Each line from the beginning of the data below through the line containing "return material" should be repeated exactly, please.

Rows from a 3D modeling dataset:
◆ ◆ ◆ ◆ ◆
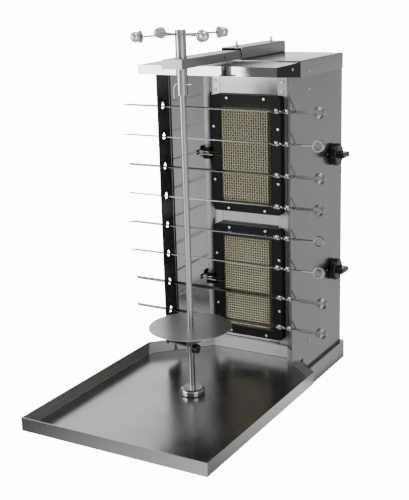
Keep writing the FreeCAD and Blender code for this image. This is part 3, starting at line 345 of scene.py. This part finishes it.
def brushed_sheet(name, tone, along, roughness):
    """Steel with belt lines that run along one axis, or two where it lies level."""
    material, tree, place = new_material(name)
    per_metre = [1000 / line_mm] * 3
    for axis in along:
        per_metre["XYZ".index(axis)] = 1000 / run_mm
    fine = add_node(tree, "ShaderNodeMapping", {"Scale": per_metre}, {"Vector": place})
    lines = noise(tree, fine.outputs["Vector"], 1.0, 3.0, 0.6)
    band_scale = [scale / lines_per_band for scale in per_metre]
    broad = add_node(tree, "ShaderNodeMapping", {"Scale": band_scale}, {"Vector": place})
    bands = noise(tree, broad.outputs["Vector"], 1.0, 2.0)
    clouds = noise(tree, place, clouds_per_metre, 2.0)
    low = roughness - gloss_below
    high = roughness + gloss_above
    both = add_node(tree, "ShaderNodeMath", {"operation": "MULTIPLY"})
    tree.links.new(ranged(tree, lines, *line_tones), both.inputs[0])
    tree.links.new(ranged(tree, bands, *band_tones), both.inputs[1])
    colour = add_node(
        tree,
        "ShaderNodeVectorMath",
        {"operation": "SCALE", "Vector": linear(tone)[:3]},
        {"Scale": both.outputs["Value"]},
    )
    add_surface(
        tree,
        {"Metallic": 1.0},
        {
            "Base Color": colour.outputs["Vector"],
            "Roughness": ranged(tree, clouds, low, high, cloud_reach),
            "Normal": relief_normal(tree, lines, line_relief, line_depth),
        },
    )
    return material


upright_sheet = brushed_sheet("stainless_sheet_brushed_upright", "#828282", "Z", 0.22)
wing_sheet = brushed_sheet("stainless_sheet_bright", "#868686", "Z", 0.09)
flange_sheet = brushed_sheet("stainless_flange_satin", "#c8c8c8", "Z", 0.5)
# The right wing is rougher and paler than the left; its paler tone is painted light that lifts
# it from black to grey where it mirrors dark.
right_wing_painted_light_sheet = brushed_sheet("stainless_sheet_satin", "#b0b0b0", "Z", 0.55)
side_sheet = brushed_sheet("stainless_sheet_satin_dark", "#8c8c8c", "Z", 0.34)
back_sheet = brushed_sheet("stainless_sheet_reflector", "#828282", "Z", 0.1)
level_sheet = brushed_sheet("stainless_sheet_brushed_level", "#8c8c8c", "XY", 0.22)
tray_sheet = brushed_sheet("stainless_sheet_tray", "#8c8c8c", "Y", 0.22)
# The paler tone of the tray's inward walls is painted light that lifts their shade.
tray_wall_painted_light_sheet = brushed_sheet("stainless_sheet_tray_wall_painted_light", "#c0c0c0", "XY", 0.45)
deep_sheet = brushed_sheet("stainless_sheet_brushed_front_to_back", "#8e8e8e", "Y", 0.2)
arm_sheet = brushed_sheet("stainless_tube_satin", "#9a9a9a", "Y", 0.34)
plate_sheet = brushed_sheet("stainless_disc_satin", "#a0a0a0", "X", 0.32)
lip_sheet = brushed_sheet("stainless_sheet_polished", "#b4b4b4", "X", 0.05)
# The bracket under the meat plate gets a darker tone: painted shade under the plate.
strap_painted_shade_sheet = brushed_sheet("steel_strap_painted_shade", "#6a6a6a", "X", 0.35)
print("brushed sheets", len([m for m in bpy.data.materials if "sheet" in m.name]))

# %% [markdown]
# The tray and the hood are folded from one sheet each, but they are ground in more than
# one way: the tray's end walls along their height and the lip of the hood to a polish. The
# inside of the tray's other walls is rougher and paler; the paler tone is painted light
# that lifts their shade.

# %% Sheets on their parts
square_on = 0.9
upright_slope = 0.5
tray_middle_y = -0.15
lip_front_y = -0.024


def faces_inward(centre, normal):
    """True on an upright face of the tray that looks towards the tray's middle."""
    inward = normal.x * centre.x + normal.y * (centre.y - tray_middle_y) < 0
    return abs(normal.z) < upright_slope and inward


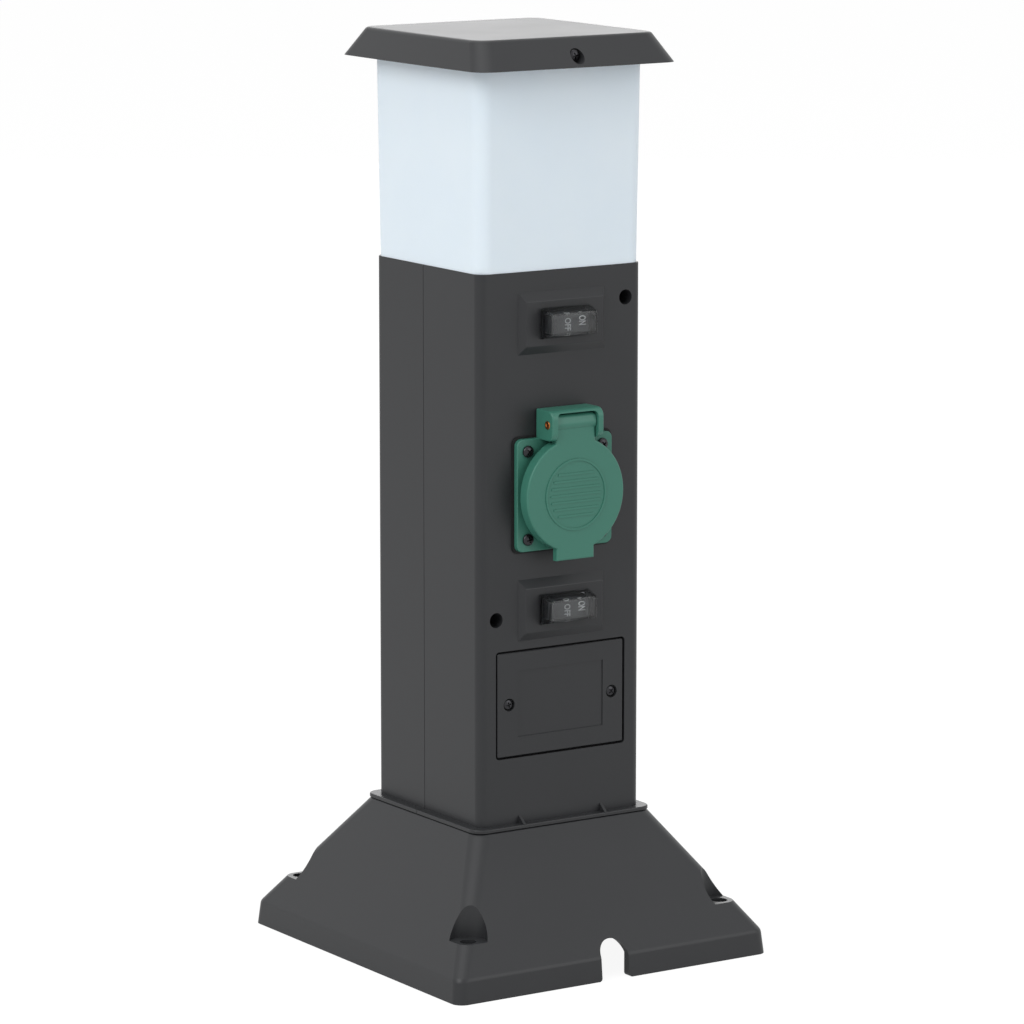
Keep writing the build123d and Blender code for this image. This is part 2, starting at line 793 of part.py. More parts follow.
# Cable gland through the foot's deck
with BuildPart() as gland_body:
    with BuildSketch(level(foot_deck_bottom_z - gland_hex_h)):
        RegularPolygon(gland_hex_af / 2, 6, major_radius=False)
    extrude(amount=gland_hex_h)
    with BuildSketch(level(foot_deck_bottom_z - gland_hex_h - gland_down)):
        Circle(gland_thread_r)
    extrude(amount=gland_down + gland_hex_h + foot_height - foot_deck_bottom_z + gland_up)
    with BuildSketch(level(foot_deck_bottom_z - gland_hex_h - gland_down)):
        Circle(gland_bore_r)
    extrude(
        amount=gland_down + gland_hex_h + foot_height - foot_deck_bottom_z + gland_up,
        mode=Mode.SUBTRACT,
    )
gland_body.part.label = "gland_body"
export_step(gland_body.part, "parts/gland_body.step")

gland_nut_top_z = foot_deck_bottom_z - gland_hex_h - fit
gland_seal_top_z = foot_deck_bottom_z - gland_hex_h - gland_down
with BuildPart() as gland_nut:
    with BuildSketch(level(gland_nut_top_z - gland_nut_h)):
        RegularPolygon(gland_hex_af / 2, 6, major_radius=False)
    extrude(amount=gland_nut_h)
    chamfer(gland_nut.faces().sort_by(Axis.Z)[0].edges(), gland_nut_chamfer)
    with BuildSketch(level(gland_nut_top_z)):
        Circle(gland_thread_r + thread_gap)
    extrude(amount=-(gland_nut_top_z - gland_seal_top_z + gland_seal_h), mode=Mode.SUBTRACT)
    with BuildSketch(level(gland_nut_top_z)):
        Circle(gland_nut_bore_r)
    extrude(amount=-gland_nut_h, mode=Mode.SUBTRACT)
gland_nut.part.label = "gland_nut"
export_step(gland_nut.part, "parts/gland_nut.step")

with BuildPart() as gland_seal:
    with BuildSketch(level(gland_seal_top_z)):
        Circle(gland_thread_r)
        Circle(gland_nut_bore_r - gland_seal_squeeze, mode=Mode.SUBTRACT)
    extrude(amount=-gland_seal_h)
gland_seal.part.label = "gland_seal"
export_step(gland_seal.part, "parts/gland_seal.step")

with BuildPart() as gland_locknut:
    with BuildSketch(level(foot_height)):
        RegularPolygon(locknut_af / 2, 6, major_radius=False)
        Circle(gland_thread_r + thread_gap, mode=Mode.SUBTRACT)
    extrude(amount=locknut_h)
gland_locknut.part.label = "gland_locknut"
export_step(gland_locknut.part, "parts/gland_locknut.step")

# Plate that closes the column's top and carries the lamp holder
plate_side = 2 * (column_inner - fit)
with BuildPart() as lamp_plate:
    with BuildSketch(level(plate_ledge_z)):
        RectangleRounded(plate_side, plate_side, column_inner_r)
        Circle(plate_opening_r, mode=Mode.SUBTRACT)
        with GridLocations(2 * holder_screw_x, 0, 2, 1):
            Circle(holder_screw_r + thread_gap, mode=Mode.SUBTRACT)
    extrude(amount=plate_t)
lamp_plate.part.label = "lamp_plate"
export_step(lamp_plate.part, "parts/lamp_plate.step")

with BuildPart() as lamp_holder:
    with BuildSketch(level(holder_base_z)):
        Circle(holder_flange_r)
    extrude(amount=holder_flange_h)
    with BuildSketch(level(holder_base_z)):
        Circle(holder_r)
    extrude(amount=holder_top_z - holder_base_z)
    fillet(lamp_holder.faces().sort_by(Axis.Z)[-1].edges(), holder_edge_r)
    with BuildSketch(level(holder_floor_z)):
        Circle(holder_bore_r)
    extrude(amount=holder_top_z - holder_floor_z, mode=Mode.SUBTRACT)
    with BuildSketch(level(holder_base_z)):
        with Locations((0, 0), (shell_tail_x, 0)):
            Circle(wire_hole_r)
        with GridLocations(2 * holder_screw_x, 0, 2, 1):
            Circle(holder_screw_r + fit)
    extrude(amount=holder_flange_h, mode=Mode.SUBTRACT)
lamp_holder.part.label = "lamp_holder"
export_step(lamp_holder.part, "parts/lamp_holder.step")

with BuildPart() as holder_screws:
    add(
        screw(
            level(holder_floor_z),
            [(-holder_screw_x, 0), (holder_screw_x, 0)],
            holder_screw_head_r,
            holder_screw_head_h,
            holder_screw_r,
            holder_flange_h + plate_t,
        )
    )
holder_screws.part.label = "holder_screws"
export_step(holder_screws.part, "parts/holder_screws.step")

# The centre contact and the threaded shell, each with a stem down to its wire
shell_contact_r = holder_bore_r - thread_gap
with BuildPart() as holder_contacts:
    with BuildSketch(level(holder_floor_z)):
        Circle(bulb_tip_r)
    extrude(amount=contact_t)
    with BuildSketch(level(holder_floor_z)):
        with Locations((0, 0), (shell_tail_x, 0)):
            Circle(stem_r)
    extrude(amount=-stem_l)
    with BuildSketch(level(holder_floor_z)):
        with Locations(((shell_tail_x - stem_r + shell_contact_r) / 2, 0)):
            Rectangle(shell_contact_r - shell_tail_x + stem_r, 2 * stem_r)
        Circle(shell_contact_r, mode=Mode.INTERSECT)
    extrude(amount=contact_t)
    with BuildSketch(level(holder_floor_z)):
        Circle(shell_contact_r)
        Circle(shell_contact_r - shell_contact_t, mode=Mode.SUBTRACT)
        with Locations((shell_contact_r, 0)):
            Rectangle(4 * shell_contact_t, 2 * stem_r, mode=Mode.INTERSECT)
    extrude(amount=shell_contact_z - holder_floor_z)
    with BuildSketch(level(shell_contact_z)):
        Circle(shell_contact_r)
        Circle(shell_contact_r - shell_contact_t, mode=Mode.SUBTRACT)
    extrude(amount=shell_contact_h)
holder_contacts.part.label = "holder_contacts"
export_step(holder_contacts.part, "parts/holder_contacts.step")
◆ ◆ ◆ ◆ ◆
*SOLVED EXERCISE*.
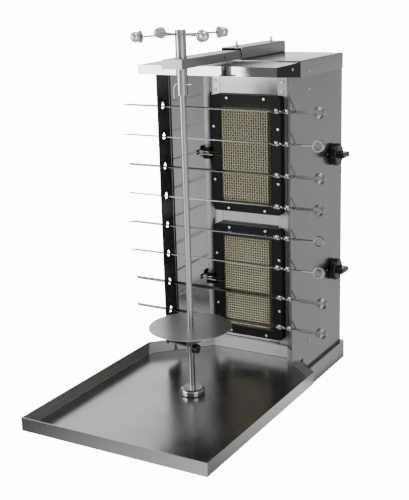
Keep writing the FreeCAD and Blender code for this image. This is part 3, starting at line 345 of scene.py. This part finishes it.
def brushed_sheet(name, tone, along, roughness):
    """Steel with belt lines that run along one axis, or two where it lies level."""
    material, tree, place = new_material(name)
    per_metre = [1000 / line_mm] * 3
    for axis in along:
        per_metre["XYZ".index(axis)] = 1000 / run_mm
    fine = add_node(tree, "ShaderNodeMapping", {"Scale": per_metre}, {"Vector": place})
    lines = noise(tree, fine.outputs["Vector"], 1.0, 3.0, 0.6)
    band_scale = [scale / lines_per_band for scale in per_metre]
    broad = add_node(tree, "ShaderNodeMapping", {"Scale": band_scale}, {"Vector": place})
    bands = noise(tree, broad.outputs["Vector"], 1.0, 2.0)
    clouds = noise(tree, place, clouds_per_metre, 2.0)
    low = roughness - gloss_below
    high = roughness + gloss_above
    both = add_node(tree, "ShaderNodeMath", {"operation": "MULTIPLY"})
    tree.links.new(ranged(tree, lines, *line_tones), both.inputs[0])
    tree.links.new(ranged(tree, bands, *band_tones), both.inputs[1])
    colour = add_node(
        tree,
        "ShaderNodeVectorMath",
        {"operation": "SCALE", "Vector": linear(tone)[:3]},
        {"Scale": both.outputs["Value"]},
    )
    add_surface(
        tree,
        {"Metallic": 1.0},
        {
            "Base Color": colour.outputs["Vector"],
            "Roughness": ranged(tree, clouds, low, high, cloud_reach),
            "Normal": relief_normal(tree, lines, line_relief, line_depth),
        },
    )
    return material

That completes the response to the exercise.